(WHAT THE TASK ASKS): Set down the whole listing verbatim.

(SUPPLIED DATA):
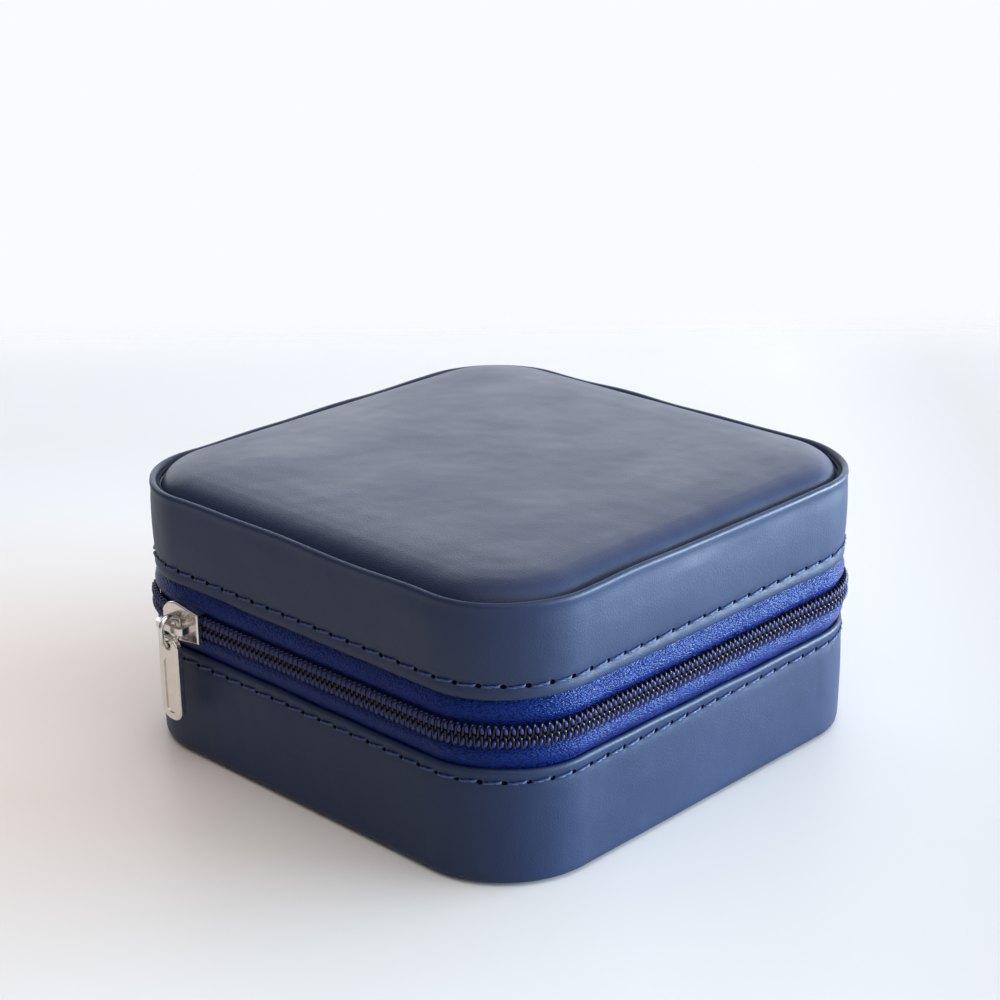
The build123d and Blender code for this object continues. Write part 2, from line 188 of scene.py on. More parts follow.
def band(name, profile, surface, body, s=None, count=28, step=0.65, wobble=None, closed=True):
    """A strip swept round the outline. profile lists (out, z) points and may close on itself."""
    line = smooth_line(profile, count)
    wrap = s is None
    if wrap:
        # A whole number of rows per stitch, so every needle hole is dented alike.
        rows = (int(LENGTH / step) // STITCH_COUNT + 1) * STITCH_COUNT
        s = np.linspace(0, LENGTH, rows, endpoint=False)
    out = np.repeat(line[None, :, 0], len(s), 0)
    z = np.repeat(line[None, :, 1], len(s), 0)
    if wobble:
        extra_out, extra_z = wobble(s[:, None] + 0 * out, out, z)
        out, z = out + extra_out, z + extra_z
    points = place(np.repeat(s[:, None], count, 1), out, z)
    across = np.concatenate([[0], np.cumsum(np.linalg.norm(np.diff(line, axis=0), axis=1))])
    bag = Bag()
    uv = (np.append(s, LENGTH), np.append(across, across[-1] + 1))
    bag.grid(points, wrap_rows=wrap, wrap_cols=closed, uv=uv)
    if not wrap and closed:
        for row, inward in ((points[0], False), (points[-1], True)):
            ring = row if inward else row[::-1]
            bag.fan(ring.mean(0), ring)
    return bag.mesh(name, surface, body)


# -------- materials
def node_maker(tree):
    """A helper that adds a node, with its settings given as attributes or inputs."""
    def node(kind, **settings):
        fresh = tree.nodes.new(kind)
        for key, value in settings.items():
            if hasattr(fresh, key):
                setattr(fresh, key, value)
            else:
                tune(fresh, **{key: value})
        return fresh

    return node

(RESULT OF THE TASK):
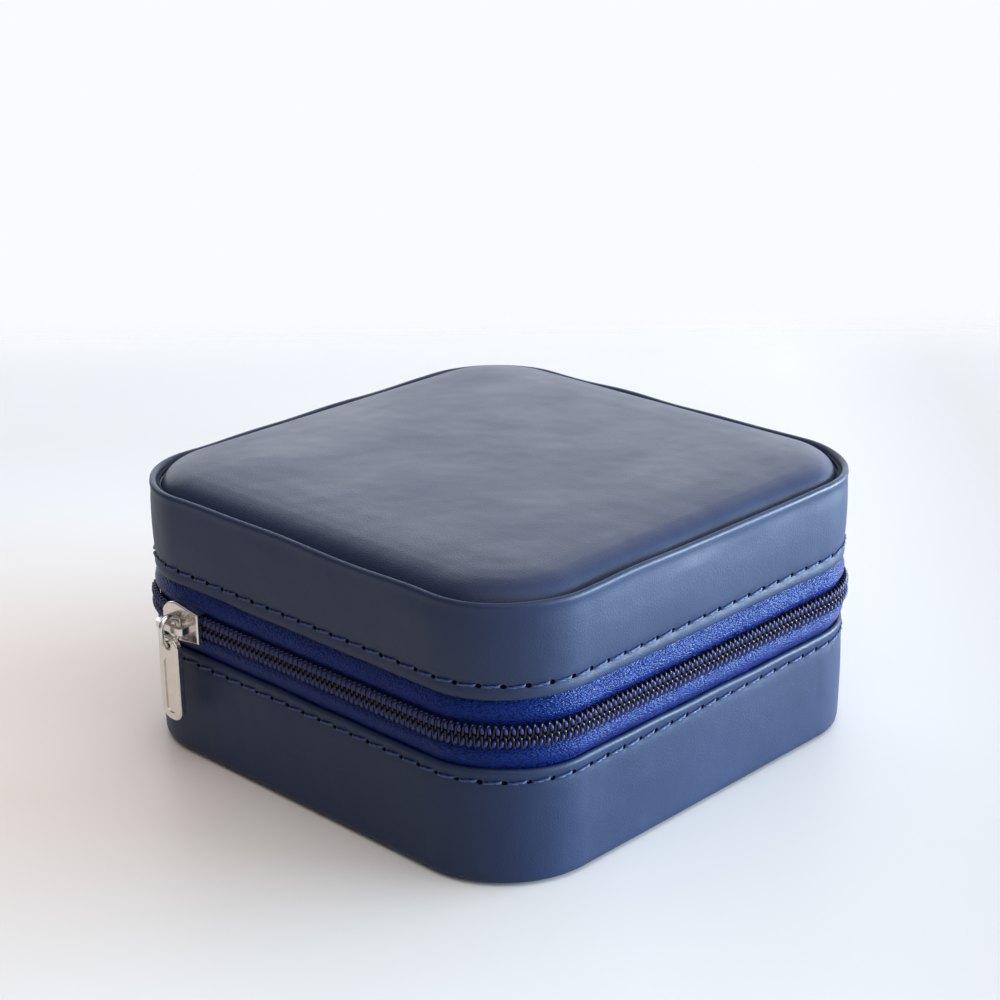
The build123d and Blender code for this object continues. Write part 2, from line 188 of scene.py on. More parts follow.
def band(name, profile, surface, body, s=None, count=28, step=0.65, wobble=None, closed=True):
    """A strip swept round the outline. profile lists (out, z) points and may close on itself."""
    line = smooth_line(profile, count)
    wrap = s is None
    if wrap:
        # A whole number of rows per stitch, so every needle hole is dented alike.
        rows = (int(LENGTH / step) // STITCH_COUNT + 1) * STITCH_COUNT
        s = np.linspace(0, LENGTH, rows, endpoint=False)
    out = np.repeat(line[None, :, 0], len(s), 0)
    z = np.repeat(line[None, :, 1], len(s), 0)
    if wobble:
        extra_out, extra_z = wobble(s[:, None] + 0 * out, out, z)
        out, z = out + extra_out, z + extra_z
    points = place(np.repeat(s[:, None], count, 1), out, z)
    across = np.concatenate([[0], np.cumsum(np.linalg.norm(np.diff(line, axis=0), axis=1))])
    bag = Bag()
    uv = (np.append(s, LENGTH), np.append(across, across[-1] + 1))
    bag.grid(points, wrap_rows=wrap, wrap_cols=closed, uv=uv)
    if not wrap and closed:
        for row, inward in ((points[0], False), (points[-1], True)):
            ring = row if inward else row[::-1]
            bag.fan(ring.mean(0), ring)
    return bag.mesh(name, surface, body)


# -------- materials
def node_maker(tree):
    """A helper that adds a node, with its settings given as attributes or inputs."""
    def node(kind, **settings):
        fresh = tree.nodes.new(kind)
        for key, value in settings.items():
            if hasattr(fresh, key):
                setattr(fresh, key, value)
            else:
                tune(fresh, **{key: value})
        return fresh

    return node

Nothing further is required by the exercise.